None of that nonsense in 2022 – or rather a different kind of nonsense, and much of it confined to the male of the species, so that's alright then. For the most part, the female guests looked astonishingly polished and glamorous. Not even the Oscars delivered this amount of corsetry, elbow-length gloves, trains and sheer commitment to elegance. Kim Kardashian for instance, reputedly shed 16lbs to ensure she poured into rather than spilled over Marilyn Monroe's shimmering vintage gown. Now that, rather than wearing a bodysuit reminiscent of a Marcel Marceau mime tribute act, is dedication. Elsewhere, there were taffeta caped back dresses (Michelle Yeoh, the 59-year-old Malaysian superstar, wore a mint green one designed by Prabal Gurung, with the additional hazard of a fishtail hem, which is Olympic level red carpet dressing). And tiaras. Anna Wintour wore one with her caped dress, as did her global editor-at-large Hamish Bowles, now also editor at the World of Interiors. Forget twinning pinky rings. From now on, let us all wear matchy matchy crowns.
Separating the dress code of the gala from the theme of the fashion exhibition to which it is attached (although from the attention the gala gets you'd think it was the other way round) clearly raised the bar. In previous years, exhorting guests to take sartorial inspiration from exhibitions with themes such as 2019's Notes on Camp or 2013's Punk: Chaos to Couture always ended one way: with someone wearing a hamburger and many others looking like eejits.
So, separation = good. While this year's exhibition theme is In America: An Anthology of Fashion (no one can accuse the Metropolitan's fashion curators of not taking themselves and their exhibition titles very, very seriously), the dress code was 'Gilded Glamour and White Tie'. With The Gilded Age, Julian Fellowes' lush series set in the 1880s, all over HBO, guests had what amounts to a multi-million dollar mood board to inspire them.

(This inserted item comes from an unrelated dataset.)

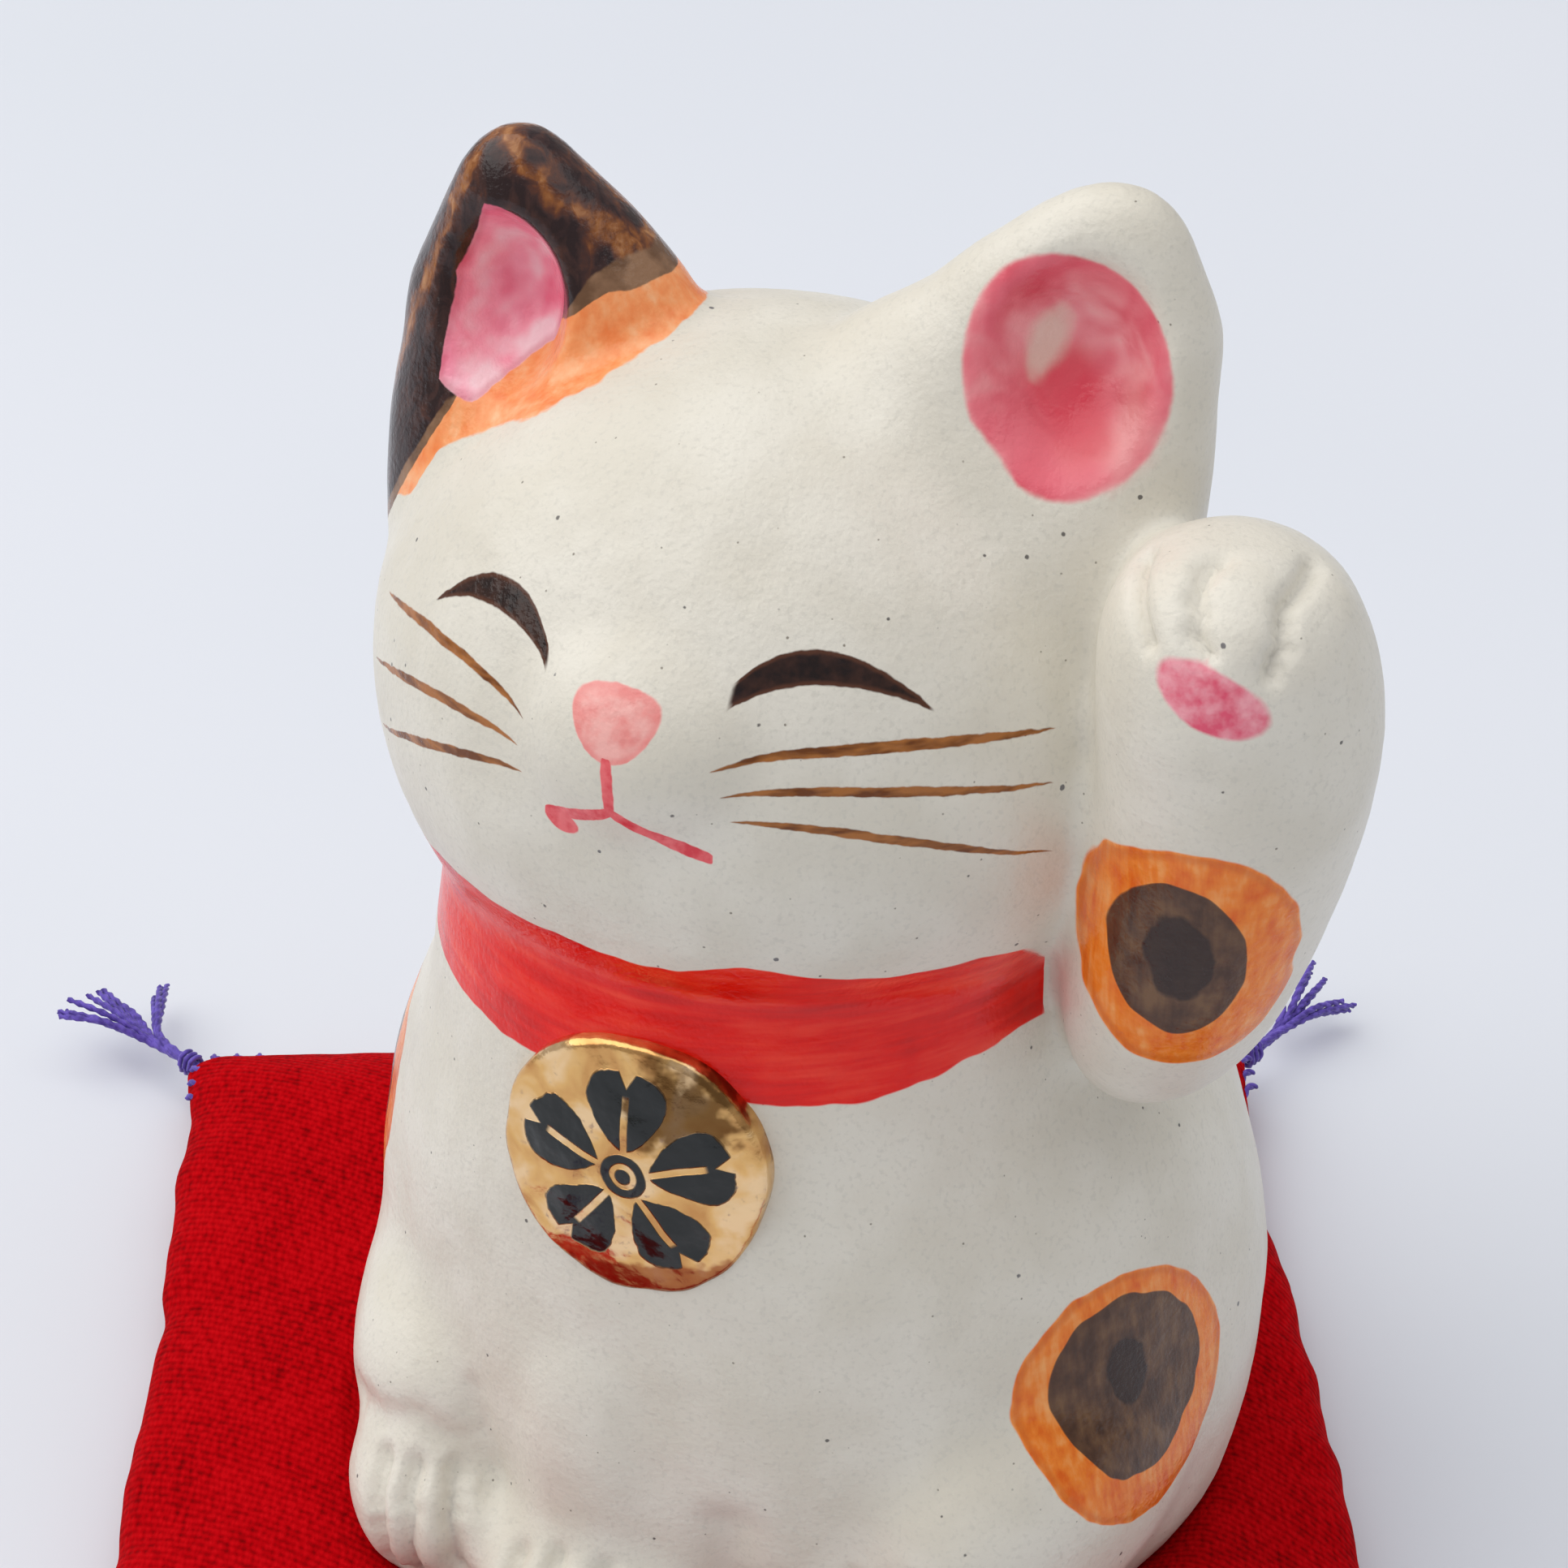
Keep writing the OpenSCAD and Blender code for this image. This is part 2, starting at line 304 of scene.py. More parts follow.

And credit where it's due, many rose impressively to the challenge, particularly the midlifers. From Tom Ford, 60, back as a co-host, in his white tie and tails to 61-year-old Julianne Moore in a Tom Ford designed ivory strapless dress and matching opera gloves, which she accessorised with a silver clutch and a sweep of waved hair, midlifers are the ones who know how to make classic Hollywood glamour look, if not effortless, then worth the effort. Witness 57-year-old Sarah Jessica Parker, a woman who can make practically anything look fabulous, in a stripy puff ball and a Philip Treacy bon-bon of feathers perched on her head.
How good too, to see Glenn Close, 75, and Christine Baranski, 70, rocking fabulous trouser suits. Close chose a beaded fuchsia Valentino cloak and matching blouse and trousers that complemented her sweep of silver hair to perfection. Baranski went for black and white. Maye Musk is another septuagenarian who never fails to look sleek while pushing fashion boundaries – even when her main accessory is her son, Elon. Her abseilable cheekbones undoubtedly help but her poise is in no small part thanks to her posture and flawless hair and makeup. It's somehow joyous too, to see Gwen Stefani, still as polished and rebellious at 52, in a neon green cloud of silk.
Polish really is the key here. Fine for 23-year-old Daisy Edgar-Jones to float ethereally down the red carpet with artfully undone hair (and I do mean artful; her tresses were tended to by George Northwood, who is king of gorgeously carefree hairdos). But after 40, we need all the grooming we can get, provided – important caveat – it's served with a light hand. Edgar-Jones was among a generous handful of Brits who did us proud sartorially, including Carey Mulligan in a black and gold Schiaparelli strapless column dress and Lucy Boynton in frothy Chanel and an adorable blonde bob. Meanwhile, Lily James' journey from English Rose to Hot Global Property seems just about complete now that she's a go to muse for Versace. This particular grey beaded, semi sheer, skintight Versace sheath even managed to inspire a thoroughly un-English Rose social media debate about the precise nature of the shadow in what the Dowager Countess Crawley would almost certainly never call James's crotch area.
Strangely, for an event at which tiaras and crinolines are a baseline, the less-is-more lesson seems to have been received loud and clear in 2022. Yes I know Kris Jenner, 66, looked as though she'd smashed and grabbed Charlotte Tilbury's heavy contouring makeup department in its entirety. But contouring is a family trademark after all and this being the Kardashians, they probably literally tried to trademark it. For a woman not previously known for subtlety, this was a remarkably classy act. In her pale lemon one-shouldered, gold-dipped Oscar de la Renta, she achieved what the accompanying press release (don't you issue one of those when you've been anywhere?) said she'd set out to do: pay homage to Jackie Kennedy. Full marks too for her longer, flip-ended bob, which is so flattering on cheekbones and jawlines.
Jenner wasn't the only one who appeared to have been swatting up on The Art of The Underdo. Everywhere you look there are gleaming examples of Tissot and Whistler portraits brought to life. Surely that's as uplifting as it's faintly ridiculous. So while I understand why there's more of an onslaught than ever of critics bemoaning the Gala's very existence, especially when the rest of the world is clearly going to hell in a clapped-out handcart, I feel the opposite. The Met Gala, which I've often found irritating and irrelevant, has finally delivered the only thing we needed it to at this moment: unabashed glamour.